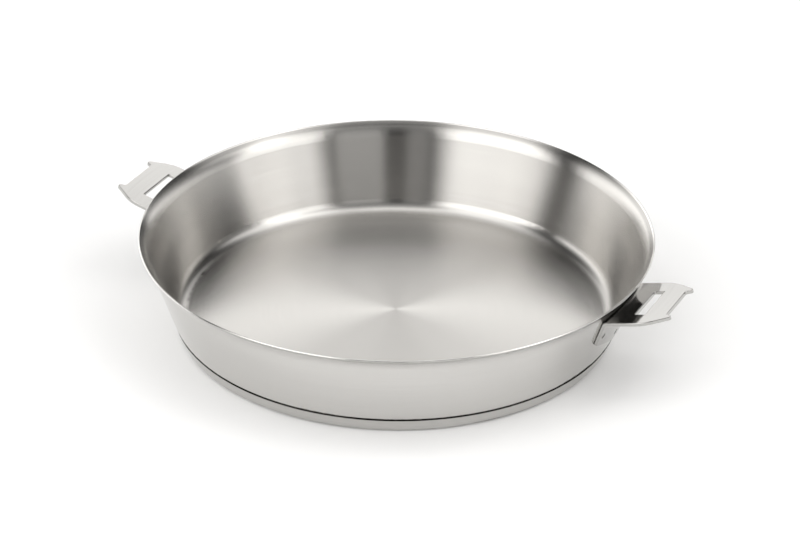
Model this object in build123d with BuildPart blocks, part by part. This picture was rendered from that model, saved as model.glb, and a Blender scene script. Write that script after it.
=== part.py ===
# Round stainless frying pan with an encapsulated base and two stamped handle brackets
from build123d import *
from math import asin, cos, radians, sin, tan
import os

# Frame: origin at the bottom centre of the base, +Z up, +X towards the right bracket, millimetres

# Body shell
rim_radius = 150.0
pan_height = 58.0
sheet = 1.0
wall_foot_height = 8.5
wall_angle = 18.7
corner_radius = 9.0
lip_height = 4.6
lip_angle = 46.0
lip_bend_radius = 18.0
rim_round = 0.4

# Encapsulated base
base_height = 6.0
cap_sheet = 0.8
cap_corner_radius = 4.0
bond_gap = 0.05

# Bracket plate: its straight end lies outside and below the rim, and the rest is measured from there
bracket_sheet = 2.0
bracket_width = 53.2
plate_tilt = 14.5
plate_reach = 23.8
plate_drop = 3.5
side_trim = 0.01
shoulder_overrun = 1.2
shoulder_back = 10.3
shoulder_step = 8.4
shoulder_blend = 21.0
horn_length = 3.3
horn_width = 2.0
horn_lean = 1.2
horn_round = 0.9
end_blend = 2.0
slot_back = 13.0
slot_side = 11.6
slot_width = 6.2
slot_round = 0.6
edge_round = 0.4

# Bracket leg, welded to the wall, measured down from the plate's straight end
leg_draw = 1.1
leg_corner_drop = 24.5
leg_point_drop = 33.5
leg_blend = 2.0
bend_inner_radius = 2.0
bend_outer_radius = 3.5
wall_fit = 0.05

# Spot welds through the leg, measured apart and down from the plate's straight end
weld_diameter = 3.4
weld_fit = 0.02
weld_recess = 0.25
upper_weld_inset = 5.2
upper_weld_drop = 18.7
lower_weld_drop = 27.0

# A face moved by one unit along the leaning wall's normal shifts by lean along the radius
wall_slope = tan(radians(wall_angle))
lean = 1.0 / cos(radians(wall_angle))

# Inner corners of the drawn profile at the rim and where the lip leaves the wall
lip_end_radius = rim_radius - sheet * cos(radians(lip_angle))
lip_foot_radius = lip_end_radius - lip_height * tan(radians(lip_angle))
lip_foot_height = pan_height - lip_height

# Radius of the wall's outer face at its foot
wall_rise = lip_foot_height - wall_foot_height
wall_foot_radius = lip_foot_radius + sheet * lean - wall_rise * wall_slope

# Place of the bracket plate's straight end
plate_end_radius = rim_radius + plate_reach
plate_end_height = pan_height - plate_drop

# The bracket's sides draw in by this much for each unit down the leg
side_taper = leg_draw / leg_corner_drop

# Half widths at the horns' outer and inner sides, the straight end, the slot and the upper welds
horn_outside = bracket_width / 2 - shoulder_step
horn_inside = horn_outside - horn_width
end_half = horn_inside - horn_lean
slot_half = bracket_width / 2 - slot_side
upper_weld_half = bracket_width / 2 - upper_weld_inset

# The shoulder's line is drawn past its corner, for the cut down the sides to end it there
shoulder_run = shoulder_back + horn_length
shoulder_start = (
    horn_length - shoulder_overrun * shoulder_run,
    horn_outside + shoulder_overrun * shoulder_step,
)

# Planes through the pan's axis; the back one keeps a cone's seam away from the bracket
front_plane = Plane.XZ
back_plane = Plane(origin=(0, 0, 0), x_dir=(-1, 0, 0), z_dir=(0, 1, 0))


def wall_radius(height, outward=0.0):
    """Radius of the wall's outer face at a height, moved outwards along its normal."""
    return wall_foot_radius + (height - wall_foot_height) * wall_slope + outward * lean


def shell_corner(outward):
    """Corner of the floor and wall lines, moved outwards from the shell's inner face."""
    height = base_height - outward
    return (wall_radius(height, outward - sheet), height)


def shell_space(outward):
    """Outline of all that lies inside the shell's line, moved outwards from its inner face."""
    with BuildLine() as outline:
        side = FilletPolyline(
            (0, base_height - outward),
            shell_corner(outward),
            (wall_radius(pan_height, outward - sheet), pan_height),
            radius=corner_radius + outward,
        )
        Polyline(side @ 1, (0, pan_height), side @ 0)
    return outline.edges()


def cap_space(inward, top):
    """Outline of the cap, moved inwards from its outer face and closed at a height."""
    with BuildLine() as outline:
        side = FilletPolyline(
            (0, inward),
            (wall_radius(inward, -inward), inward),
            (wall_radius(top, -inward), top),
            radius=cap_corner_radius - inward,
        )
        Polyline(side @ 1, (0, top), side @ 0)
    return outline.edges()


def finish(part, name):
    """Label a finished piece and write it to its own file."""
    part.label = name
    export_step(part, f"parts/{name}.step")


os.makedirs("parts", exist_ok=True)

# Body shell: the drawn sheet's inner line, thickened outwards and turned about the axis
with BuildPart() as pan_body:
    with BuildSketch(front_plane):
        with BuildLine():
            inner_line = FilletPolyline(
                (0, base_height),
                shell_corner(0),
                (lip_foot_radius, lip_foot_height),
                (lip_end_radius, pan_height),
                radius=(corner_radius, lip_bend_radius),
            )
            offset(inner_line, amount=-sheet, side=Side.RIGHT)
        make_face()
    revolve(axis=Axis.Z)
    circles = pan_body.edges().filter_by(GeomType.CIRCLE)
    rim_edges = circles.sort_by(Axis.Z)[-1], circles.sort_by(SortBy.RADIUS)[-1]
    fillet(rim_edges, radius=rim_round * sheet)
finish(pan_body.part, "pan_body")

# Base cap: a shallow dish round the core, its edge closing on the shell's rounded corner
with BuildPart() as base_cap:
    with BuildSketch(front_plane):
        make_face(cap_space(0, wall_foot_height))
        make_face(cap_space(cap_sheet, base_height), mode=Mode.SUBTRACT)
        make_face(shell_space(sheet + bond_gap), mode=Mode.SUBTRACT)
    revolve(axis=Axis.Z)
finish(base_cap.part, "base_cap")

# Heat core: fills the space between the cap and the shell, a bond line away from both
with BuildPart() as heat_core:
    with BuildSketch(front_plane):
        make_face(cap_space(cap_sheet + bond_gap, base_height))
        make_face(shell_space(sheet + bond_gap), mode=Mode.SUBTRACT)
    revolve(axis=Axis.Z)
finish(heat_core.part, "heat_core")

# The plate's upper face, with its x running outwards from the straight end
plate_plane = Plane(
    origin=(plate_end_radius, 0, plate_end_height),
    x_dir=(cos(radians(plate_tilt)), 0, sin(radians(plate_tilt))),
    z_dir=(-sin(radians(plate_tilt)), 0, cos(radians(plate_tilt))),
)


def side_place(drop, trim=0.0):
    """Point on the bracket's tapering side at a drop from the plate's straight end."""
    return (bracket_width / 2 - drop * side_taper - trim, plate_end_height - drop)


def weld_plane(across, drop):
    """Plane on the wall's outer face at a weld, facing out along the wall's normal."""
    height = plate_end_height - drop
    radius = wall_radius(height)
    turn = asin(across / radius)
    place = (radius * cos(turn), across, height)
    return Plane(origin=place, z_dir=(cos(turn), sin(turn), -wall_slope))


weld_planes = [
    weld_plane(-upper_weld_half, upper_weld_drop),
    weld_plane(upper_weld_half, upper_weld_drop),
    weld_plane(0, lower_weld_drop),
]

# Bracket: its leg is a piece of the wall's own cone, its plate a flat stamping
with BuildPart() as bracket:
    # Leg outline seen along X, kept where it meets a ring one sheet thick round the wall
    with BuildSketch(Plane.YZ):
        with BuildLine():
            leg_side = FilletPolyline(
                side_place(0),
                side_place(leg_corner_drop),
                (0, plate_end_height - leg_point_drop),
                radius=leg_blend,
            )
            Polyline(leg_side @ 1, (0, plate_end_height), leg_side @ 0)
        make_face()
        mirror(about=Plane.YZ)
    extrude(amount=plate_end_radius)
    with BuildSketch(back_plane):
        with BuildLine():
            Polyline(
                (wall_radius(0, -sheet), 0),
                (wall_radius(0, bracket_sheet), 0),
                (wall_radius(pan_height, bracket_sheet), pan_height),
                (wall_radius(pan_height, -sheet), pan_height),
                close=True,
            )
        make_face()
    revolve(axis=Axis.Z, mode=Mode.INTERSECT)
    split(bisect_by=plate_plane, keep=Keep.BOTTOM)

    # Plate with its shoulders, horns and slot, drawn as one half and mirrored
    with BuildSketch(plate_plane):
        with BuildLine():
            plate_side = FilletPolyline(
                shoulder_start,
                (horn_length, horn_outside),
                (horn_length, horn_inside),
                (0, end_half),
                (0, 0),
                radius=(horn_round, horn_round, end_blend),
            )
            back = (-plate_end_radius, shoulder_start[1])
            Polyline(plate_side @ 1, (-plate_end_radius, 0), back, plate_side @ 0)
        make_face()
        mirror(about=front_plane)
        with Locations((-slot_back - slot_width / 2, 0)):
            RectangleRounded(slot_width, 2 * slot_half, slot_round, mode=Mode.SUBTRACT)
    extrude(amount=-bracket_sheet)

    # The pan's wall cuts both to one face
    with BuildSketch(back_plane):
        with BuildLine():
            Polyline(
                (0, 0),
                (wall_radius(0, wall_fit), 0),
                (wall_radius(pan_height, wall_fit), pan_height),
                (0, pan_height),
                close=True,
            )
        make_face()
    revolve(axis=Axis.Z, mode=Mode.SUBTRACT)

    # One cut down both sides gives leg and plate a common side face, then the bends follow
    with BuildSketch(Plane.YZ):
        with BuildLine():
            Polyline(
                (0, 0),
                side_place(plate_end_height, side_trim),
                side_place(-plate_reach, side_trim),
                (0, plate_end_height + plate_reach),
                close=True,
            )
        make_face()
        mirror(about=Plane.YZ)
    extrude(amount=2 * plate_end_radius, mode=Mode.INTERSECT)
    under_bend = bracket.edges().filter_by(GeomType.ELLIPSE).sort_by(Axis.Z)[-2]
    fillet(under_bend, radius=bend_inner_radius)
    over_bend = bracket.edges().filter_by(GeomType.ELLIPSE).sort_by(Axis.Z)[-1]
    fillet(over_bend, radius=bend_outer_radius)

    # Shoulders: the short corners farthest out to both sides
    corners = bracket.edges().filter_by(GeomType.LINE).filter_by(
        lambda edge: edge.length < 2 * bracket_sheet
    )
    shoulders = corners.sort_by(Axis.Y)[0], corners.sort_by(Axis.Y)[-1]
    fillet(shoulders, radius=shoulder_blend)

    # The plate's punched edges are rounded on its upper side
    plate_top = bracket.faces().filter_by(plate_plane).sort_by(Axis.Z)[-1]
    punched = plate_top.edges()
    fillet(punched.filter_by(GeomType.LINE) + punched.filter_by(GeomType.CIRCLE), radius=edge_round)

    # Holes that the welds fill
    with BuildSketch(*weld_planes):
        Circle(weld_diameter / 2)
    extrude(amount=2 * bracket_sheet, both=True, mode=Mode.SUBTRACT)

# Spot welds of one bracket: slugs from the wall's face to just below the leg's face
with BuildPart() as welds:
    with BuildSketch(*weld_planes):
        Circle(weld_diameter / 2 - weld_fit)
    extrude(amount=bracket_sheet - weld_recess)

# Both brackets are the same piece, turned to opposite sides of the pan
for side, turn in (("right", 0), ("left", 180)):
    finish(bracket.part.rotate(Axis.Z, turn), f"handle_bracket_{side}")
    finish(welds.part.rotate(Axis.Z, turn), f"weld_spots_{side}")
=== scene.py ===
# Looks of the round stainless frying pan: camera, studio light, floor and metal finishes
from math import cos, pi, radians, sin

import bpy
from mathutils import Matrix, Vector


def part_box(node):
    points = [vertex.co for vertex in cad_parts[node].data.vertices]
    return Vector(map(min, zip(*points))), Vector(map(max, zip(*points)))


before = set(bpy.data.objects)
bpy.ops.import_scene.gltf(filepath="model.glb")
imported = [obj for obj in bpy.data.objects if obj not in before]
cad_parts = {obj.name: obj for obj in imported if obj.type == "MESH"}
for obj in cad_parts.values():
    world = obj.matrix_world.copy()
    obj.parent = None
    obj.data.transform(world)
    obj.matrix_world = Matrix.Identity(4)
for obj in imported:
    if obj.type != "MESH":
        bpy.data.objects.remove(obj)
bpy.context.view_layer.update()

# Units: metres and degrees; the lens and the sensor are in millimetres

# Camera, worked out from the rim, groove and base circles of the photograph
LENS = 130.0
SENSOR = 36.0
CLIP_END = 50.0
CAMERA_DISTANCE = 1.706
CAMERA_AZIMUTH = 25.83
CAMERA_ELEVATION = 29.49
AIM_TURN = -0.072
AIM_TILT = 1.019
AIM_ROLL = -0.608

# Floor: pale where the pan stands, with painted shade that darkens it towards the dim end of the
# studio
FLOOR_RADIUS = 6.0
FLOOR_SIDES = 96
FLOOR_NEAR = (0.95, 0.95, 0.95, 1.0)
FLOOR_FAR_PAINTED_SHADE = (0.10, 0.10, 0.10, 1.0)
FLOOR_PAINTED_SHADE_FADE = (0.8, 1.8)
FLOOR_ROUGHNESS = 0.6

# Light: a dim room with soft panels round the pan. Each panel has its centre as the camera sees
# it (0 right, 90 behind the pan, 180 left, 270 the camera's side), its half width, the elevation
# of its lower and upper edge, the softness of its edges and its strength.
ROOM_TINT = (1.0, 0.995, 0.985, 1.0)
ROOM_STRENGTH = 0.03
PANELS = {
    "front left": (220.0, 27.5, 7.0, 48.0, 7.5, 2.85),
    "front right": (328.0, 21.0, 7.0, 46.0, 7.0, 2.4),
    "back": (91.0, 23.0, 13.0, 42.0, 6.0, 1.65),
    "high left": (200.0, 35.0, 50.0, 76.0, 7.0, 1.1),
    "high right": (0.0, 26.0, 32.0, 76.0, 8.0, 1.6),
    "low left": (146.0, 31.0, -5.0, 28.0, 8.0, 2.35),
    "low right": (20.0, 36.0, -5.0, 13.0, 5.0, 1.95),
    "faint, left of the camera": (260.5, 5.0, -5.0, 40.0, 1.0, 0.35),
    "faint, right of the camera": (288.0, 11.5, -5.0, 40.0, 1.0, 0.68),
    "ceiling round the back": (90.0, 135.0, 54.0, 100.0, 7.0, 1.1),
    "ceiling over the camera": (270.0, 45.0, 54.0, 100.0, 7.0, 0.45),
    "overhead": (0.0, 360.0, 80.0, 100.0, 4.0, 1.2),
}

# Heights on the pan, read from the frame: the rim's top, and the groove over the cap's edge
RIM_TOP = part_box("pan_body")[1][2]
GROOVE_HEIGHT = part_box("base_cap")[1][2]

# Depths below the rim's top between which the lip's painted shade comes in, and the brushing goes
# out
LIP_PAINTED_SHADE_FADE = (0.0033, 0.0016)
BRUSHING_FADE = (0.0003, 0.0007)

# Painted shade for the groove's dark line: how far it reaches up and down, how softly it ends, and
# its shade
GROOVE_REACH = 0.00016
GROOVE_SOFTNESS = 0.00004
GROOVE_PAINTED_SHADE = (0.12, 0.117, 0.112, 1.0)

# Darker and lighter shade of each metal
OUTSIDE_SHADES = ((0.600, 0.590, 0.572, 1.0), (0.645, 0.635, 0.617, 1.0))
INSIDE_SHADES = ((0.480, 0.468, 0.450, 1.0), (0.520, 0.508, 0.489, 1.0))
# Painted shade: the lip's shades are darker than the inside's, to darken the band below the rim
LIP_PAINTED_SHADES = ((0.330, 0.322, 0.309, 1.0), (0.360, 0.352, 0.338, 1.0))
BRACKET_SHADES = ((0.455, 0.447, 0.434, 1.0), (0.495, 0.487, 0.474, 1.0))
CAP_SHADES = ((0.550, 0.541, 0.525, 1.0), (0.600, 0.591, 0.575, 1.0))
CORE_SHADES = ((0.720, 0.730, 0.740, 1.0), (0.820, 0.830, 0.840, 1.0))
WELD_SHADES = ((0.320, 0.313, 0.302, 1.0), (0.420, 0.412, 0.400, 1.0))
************
§ AIM
Only the lines from the top of the data through the line that contains "bond_gap = 0.05" should be quoted, exactly as they stand.

§ CORRECT ANSWER
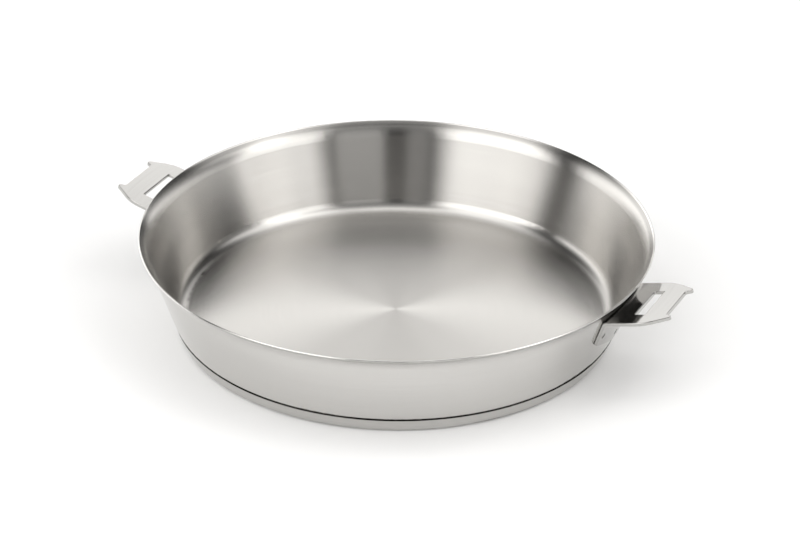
Model this object in build123d with BuildPart blocks, part by part. This picture was rendered from that model, saved as model.glb, and a Blender scene script. Write that script after it.
=== part.py ===
# Round stainless frying pan with an encapsulated base and two stamped handle brackets
from build123d import *
from math import asin, cos, radians, sin, tan
import os

# Frame: origin at the bottom centre of the base, +Z up, +X towards the right bracket, millimetres

# Body shell
rim_radius = 150.0
pan_height = 58.0
sheet = 1.0
wall_foot_height = 8.5
wall_angle = 18.7
corner_radius = 9.0
lip_height = 4.6
lip_angle = 46.0
lip_bend_radius = 18.0
rim_round = 0.4

# Encapsulated base
base_height = 6.0
cap_sheet = 0.8
cap_corner_radius = 4.0
bond_gap = 0.05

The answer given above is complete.